Scottish | Sierra Leonean

I am a gay mixed-race woman. I didn’t come out as gay for a very long time because I thought I’d lose friends and be shunned. I wasn’t shunned and I’m much happier now. I would never hide a part of my identity now.

My Mother is from Scotland, my Father is from Sierra Leone. They met at a bar in Reading. It was difficult for my Mothers side of the family to accept a Black man, but I think my Dad thought he’d made it. I was brought up by my Grandmother who is a strong Scottish woman so I think I have more of an affinity with my White side but I always seek to learn more if I can about my West African heritage. I don’t speak to my Dad anymore so it can be hard.

My Grandmother is my role model. She is the strongest person I know, notwithstanding all the adversity she’s faced. She raised me from when I was a baby right through her retirement and that couldn’t have been without its challenges. She did it all without breaking a sweat and I have her to thank for everything.

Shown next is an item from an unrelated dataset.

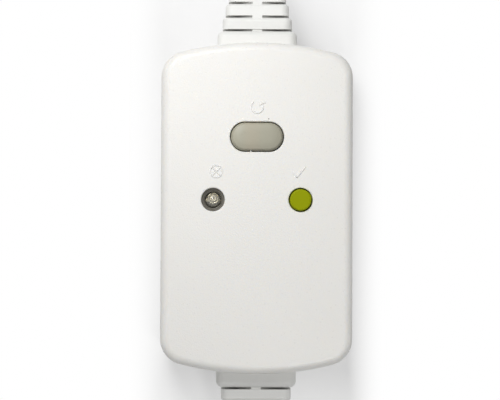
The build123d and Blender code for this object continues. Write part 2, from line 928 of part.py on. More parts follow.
# Indicator lamp and its holder
with BuildPart() as indicator_lamp:
    lamp_place = (-control_x, control_y)
    peg(lamp_place, lamp_bottom, lamp_bottom + lamp_flange_thickness, lamp_flange_radius)
    peg(lamp_place, lamp_bottom + lamp_flange_thickness, lamp_top - lamp_radius, lamp_radius)
    with Locations((*lamp_place, lamp_top - lamp_radius)):
        Sphere(lamp_radius)
    for side_x in (-1, 1):
        lead_x = -control_x + side_x * lamp_lead_spacing / 2
        block(
            (lead_x - lamp_lead_width / 2, control_y - lamp_lead_width / 2, board_top),
            (lead_x + lamp_lead_width / 2, control_y + lamp_lead_width / 2, lamp_bottom),
        )
indicator_lamp.part.label = "indicator_lamp"
export_step(indicator_lamp.part, "parts/indicator_lamp.step")

with BuildPart() as lamp_holder:
    peg(lamp_place, board_top, lamp_bottom - holder_floor, holder_stem_radius)
    peg(lamp_place, lamp_bottom - holder_floor, holder_top, holder_radius)
    peg(lamp_place, lamp_bottom, holder_top + overrun, holder_bore_radius, Mode.SUBTRACT)
    peg(lamp_place, board_top - overrun, lamp_bottom + overrun, holder_lead_bore, Mode.SUBTRACT)
lamp_holder.part.label = "lamp_holder"
export_step(lamp_holder.part, "parts/lamp_holder.step")

# Circuit board
with BuildPart() as circuit_board:
    with BuildSketch(Plane.XY.offset(board_bottom)) as board_plan:
        RectangleRounded(2 * board_half_width, 2 * board_half_length, board_corner_radius)
        with Locations(post_places):
            Circle(board_screw_radius + running_gap, mode=Mode.SUBTRACT)
    extrude(amount=board_thickness)
circuit_board.part.label = "circuit_board"
export_step(circuit_board.part, "parts/circuit_board.step")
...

It was definitely tough. Comments about me being too westernised and receiving micro aggressions. I had to work hard to prove myself. I’ve learnt from a very young age that I can’t fit in. These days I don’t want to and I find strength in that. There have been a few times where I’ve struggled to fit in culturally, but as the years have gone on I don’t think this is a bad thing. If anything it makes me a better person because I take the time to learn about other people's cultures. I’m quite outspoken and sometimes it has been to the detriment of others. But again, I draw strength from this. I speak up for others because it’s important to speak out when something is wrong.

Don’t try and conform too much. It’s a waste of time. You’ve got to seek self validation before you find yourself. Don’t seek it from others.